They found that from 2020 into 2023, maternal COVID infection increased the risk of preterm births by 1.2 percentage points. The rate was especially high during the second half of 2020, coming in 5.4 percentage points higher than anticipated.

“A one percentage point jump is already very large,” Nobles said. “To move the needle that much on population risk is akin to exposing pregnant people to weeks of very high levels of environmental exposure, air pollution from wildfire for example.”

The study also found that the premature birth rate returned to normal levels after the roll-out of the COVID-19 vaccine. Nobles said the decline in early births happened earlier in communities that had early adoption of the vaccines by residents.

“That becomes a really important piece of information to have,” she said. “It’s not just that vaccines are safe and effective in pregnancy. It’s also that avoiding vaccines can be very harmful, particularly in the context of emerging infections like COVID.”

She said the research could help people who are pregnant now and considering getting the vaccine for the first time or even the latest booster.

Nobles’ research used data from 40 million people provided by the California Department of Public Health, which recorded COVID-19 test results for people in a hospital to give birth during the three-year period.
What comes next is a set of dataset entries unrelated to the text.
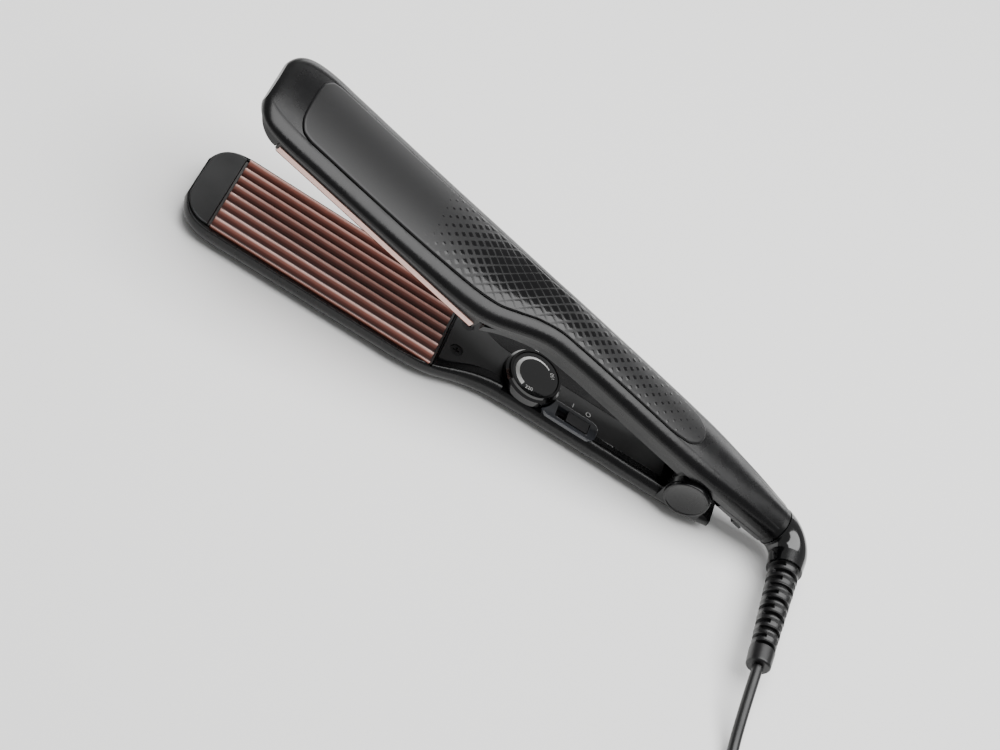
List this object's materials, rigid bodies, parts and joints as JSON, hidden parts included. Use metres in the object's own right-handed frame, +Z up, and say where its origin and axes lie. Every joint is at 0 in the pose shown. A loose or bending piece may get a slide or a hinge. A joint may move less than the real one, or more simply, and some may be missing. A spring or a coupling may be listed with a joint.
{
  "type": "hair crimper",
  "caption": "Hinged hair crimper with ribbed heating plates, a tapering handle, a temperature dial, a slide switch and a swivel power cord.",
  "frame": {"origin": "centre of the open tool without its cord, on the surface it lies on", "axes": "+X from the plate tips to the cord end, +Y across the plates, +Z up"},
  "size_m": [0.3216, 0.2641, 0.0867],
  "materials": {
    "casing": "glossy",
    "panel": "fine diamond texture, satin",
    "heat_plastic": "satin",
    "plate": "satin rose-copper ceramic coating",
    "carrier": "matte",
    "ceramic": "matte",
    "steel": "brushed",
    "screw_steel": "blackened",
    "board": "satin",
    "component": "matte",
    "dial": "glossy",
    "dial_face": "glossy, printed scale",
    "bezel": "glossy clear grey",
    "slider": "satin",
    "brass": "polished",
    "wire": "matte",
    "cord": "satin",
    "plug": "satin",
    "pin_metal": "polished"
  },
  "bodies": {
    "upper_arm": {"upper_shell": "casing", "upper_panel": "panel", "upper_inner_cover": "heat_plastic", "upper_plate": "plate", "upper_plate_carrier": "carrier", "upper_heater": "ceramic", "upper_heater_clamp": "steel", "upper_tip_block": "heat_plastic", "hinge_knuckle": "heat_plastic", "rear_cover": "casing", "swivel_collar": "casing", "swivel_contacts": "brass", "upper_wires": "wire"},
    "lower_arm": {"lower_shell": "casing", "lower_inner_cover": "heat_plastic", "lower_plate": "plate", "lower_plate_carrier": "carrier", "lower_heater": "ceramic", "lower_heater_clamp": "steel", "lower_tip_block": "heat_plastic", "cover_screws": "screw_steel", "potentiometer": "component", "circuit_board": "board", "board_components": "component", "switch_body": "component", "switch_bezel": "bezel", "hinge_pin": "steel", "near_hinge_cap": "casing", "far_hinge_cap": "casing", "opening_spring": "steel", "lower_wires": "wire"},
    "temperature_dial": {"temperature_dial": "dial", "dial_face": "dial_face", "dial_shaft": "steel"},
    "switch_slider": {"switch_slider": "slider"},
    "lock_slider": {"lock_slider": "slider"},
    "cord_swivel": {"swivel_elbow": "casing", "strain_relief": "cord", "power_cord": "cord", "cord_coil": "cord", "cord_tail": "cord", "plug_body": "plug", "plug_pins": "pin_metal"}
  },
  "joints": [
    {"name": "arm_hinge", "type": "hinge", "parent": "upper_arm", "child": "lower_arm", "pos_m": [0.0936, 0, 0.0184], "axis": [0, 1, 0], "range_deg": [0, 14.1], "stiffness_Nm_per_rad": 1.2, "springref_deg": -8.59},
    {"name": "dial_turn", "type": "hinge", "parent": "lower_arm", "child": "temperature_dial", "pos_m": [0.0086, 0, 0.0183], "axis": [0, 0, -1], "range_deg": [-150, 110]},
    {"name": "switch_slide", "type": "slide", "parent": "lower_arm", "child": "switch_slider", "axis": [-1, 0, 0], "range_m": [0, 0.005]},
    {"name": "lock_slide", "type": "slide", "parent": "upper_arm", "child": "lock_slider", "axis": [-0.9699, 0, 0.2436], "range_m": [0, 0.005]},
    {"name": "cord_turn", "type": "hinge", "parent": "upper_arm", "child": "cord_swivel", "pos_m": [0.13578, 0, 0.01801], "axis": [0.9699, 0, -0.2436], "continuous": true}
  ]
}
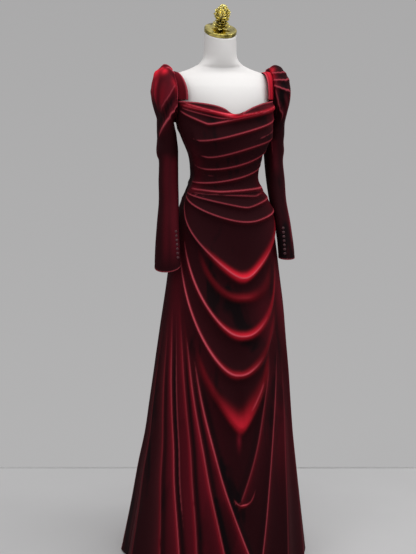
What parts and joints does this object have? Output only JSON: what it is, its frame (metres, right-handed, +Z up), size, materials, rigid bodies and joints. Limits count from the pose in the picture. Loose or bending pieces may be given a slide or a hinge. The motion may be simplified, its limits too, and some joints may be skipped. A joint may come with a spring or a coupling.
{
  "type": "mermaid prom dress on a dress form",
  "caption": "Long-sleeved velvet gown with puffed sleeve heads, a draped bodice and cowl swags down its skirt, standing on a limbless dress form with a gilt cap.",
  "frame": {"origin": "on the floor, at the middle of the underside of the form's round base", "axes": "+Z up, the gown faces -Y, the wearer's left is +X"},
  "size_m": [0.5933, 0.7021, 1.7354],
  "materials": {
    "velvet": "silk-pile velvet, burgundy",
    "covered_button": "velvet covered",
    "zip_tape": "woven polyester",
    "zip_metal": "burgundy lacquer",
    "jersey": "fine cotton jersey",
    "gilt": "polished gilt",
    "enamelled_iron": "off-white enamel"
  },
  "bodies": {
    "gown_and_form": {"bodice_front": "velvet", "bodice_back_left": "velvet", "bodice_back_right": "velvet", "strap_left": "velvet", "strap_right": "velvet", "sleeve_left": "velvet", "sleeve_right": "velvet", "skirt_front": "velvet", "skirt_back_left": "velvet", "skirt_back_right": "velvet", "button_left_1": "covered_button", "button_left_2": "covered_button", "button_left_3": "covered_button", "button_left_4": "covered_button", "button_left_5": "covered_button", "button_left_6": "covered_button", "button_left_7": "covered_button", "button_right_1": "covered_button", "button_right_2": "covered_button", "button_right_3": "covered_button", "button_right_4": "covered_button", "button_right_5": "covered_button", "button_right_6": "covered_button", "button_right_7": "covered_button", "zip_tape": "zip_tape", "zip_slider": "zip_metal", "form_torso": "jersey", "form_cap": "gilt", "finial_stem": "gilt", "finial_cone": "gilt", "form_pole": "enamelled_iron", "form_base": "enamelled_iron"},
    "pull_tab": {"zip_pull": "zip_metal"}
  },
  "joints": [
    {"name": "zip_pull_swing", "type": "hinge", "parent": "gown_and_form", "child": "pull_tab", "pos_m": [-0.00012, 0.10149, 1.42377], "axis": [1, 0, 0], "range_deg": [0, 150]}
  ]
}
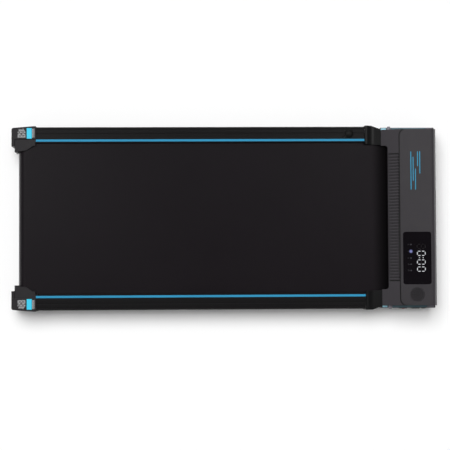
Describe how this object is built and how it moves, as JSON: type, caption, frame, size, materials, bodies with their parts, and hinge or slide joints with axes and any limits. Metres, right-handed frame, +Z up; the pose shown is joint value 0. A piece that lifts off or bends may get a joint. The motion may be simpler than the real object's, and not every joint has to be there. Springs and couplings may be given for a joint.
{
  "type": "walking treadmill",
  "caption": "Low under-desk walking treadmill: belt over a deck and two rollers, ridged foot rails, rear caps and a front motor hood with a console.",
  "frame": {"origin": "on the floor, under the middle of the machine's box", "axes": "+X forward from the rear roller to the motor hood, +Y to the walker's left, +Z up"},
  "size_m": [1.272, 0.554, 0.132],
  "materials": {
    "frame_paint": "black powder coat, satin",
    "steel": "zinc plated, ground",
    "cast_alloy": "as cast, light",
    "rail_alloy": "black anodised extrusion, satin",
    "cover_plastic": "fine moulded grain",
    "panel_plastic": "fine moulded grain, slight sheen",
    "joint_plastic": "semi-gloss",
    "cap_plastic": "fine moulded grain",
    "belt_rubber": "fine diamond texture, matt",
    "black_rubber": "smooth, semi-matt",
    "deck_wood": "phenolic coated fibreboard",
    "stripe_blue": "satin",
    "strip_teal": "satin",
    "strip_light": "satin",
    "fitting_grey": "satin",
    "label_cyan": "printed film",
    "black_plastic": "satin",
    "red_plastic": "gloss",
    "white_plastic": "gloss",
    "circuit_green": "solder mask",
    "display_black": "polished",
    "digit_white": "lit segments",
    "cable_black": "smooth sheath"
  },
  "bodies": {
    "root": {"frame_tube_left": "frame_paint", "frame_tube_right": "frame_paint", "crossbars": "frame_paint", "motor_tray": "frame_paint", "rear_brackets": "frame_paint", "motor_can": "frame_paint", "deck_screws": "steel", "front_axle": "steel", "rear_axle": "steel", "motor_cradle": "steel", "wheel_axles": "steel", "cover_screws": "steel", "motor_end_bells": "cast_alloy", "controller_heatsink": "cast_alloy", "foot_rail_left": "rail_alloy", "foot_rail_right": "rail_alloy", "hood_shell": "cover_plastic", "base_pan": "cover_plastic", "console_panel": "panel_plastic", "speaker_grille": "panel_plastic", "joint_cap_left": "joint_plastic", "joint_cap_right": "joint_plastic", "rear_cap_left": "cap_plastic", "rear_cap_right": "cap_plastic", "running_belt": "belt_rubber", "deck_cushions": "black_rubber", "drive_belt": "black_rubber", "plug_anchor": "black_rubber", "rubber_feet": "black_rubber", "deck_board": "deck_wood", "rail_stripes": "stripe_blue", "side_strips": "strip_teal", "strip_lenses": "strip_light", "strip_fittings": "fitting_grey", "cap_labels": "label_cyan", "speed_sensor": "black_plastic", "power_inlet": "black_plastic", "switch_frame": "black_plastic", "breaker_body": "black_plastic", "speaker_driver": "black_plastic", "controller_board": "circuit_green", "display_board": "circuit_green", "display_lens": "display_black", "display_digits": "digit_white", "wiring_harness": "cable_black"},
    "front_roller": {"front_roller": "steel", "front_roller_bearings": "steel", "roller_pulley": "black_plastic"},
    "rear_roller": {"rear_roller": "steel", "rear_roller_bearings": "steel"},
    "rotor": {"motor_rotor": "steel", "motor_pulley": "cast_alloy", "motor_flywheel": "cast_alloy"},
    "wheel_left": {"wheel_left": "black_rubber"},
    "wheel_right": {"wheel_right": "black_rubber"},
    "switch_rocker": {"switch_rocker": "red_plastic"},
    "breaker_button": {"breaker_button": "white_plastic"},
    "oil_plug": {"oil_plug": "black_rubber"},
    "tension_bolt_left": {"tension_bolt_left": "steel"},
    "tension_bolt_right": {"tension_bolt_right": "steel"}
  },
  "joints": [
    {"name": "front_roller_spin", "type": "hinge", "parent": "root", "child": "front_roller", "pos_m": [0.5, 0, 0.0647], "axis": [0, 1, 0], "continuous": true},
    {"name": "rear_roller_spin", "type": "hinge", "parent": "root", "child": "rear_roller", "pos_m": [-0.594, 0, 0.0647], "axis": [0, 1, 0], "continuous": true},
    {"name": "rotor_spin", "type": "hinge", "parent": "root", "child": "rotor", "pos_m": [0.584, 0, 0.068], "axis": [0, 1, 0], "continuous": true},
    {"name": "wheel_left_spin", "type": "hinge", "parent": "root", "child": "wheel_left", "pos_m": [0.606, 0.236, 0.025], "axis": [0, 1, 0], "continuous": true},
    {"name": "wheel_right_spin", "type": "hinge", "parent": "root", "child": "wheel_right", "pos_m": [0.606, -0.236, 0.025], "axis": [0, 1, 0], "continuous": true},
    {"name": "switch_tilt", "type": "hinge", "parent": "root", "child": "switch_rocker", "pos_m": [0.5415, -0.2695, 0.052], "axis": [0, 0, 1], "range_deg": [0, 16]},
    {"name": "breaker_press", "type": "slide", "parent": "root", "child": "breaker_button", "axis": [0, 1, 0], "range_m": [0, 0.0025], "stiffness_N_per_m": 300},
    {"name": "oil_plug_swing", "type": "hinge", "parent": "root", "child": "oil_plug", "pos_m": [0.3658, 0.2446, 0.0957], "axis": [0.6, -0.8, 0], "range_deg": [0, 110]},
    {"name": "tension_left_turn", "type": "hinge", "parent": "root", "child": "tension_bolt_left", "pos_m": [-0.606, 0.243, 0.0647], "axis": [1, 0, 0], "range_deg": [-180, 180]},
    {"name": "tension_right_turn", "type": "hinge", "parent": "root", "child": "tension_bolt_right", "pos_m": [-0.606, -0.243, 0.0647], "axis": [1, 0, 0], "range_deg": [-180, 180]}
  ],
  "couplings": [
    {"joint": "rear_roller_spin", "follows": "front_roller_spin", "ratio": 1},
    {"joint": "rotor_spin", "follows": "front_roller_spin", "ratio": 3}
  ]
}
She said the state agency was also able to provide information about those peoples’ previous births, allowing the researchers to understand a person’s risk for premature birth prior to the pandemic and more definitively link the increase to COVID-19.

“That’s a really important part of this study design,” Nobles said. “A challenge is that who gets COVID is not random in populations and certainly early in the pandemic, people were differentially exposed who had frontline jobs and who lived in more crowded settings.”

While the research offers a look back on how COVID-19 impacted pregnancies during the height of the pandemic, Nobles said she hopes the study will also inform how healthcare providers and officials are thinking about what data should be collected during a future epidemic or pandemic.

“Data like vital statistics records that are partnered with information about infectious disease and vaccine uptake, they can be a very important tool to study how the effects of epidemics are evolving in real time,” she said.

She said maternal and infant health outcomes should be among the metrics that leaders consider as they develop a public health response to future infectious disease.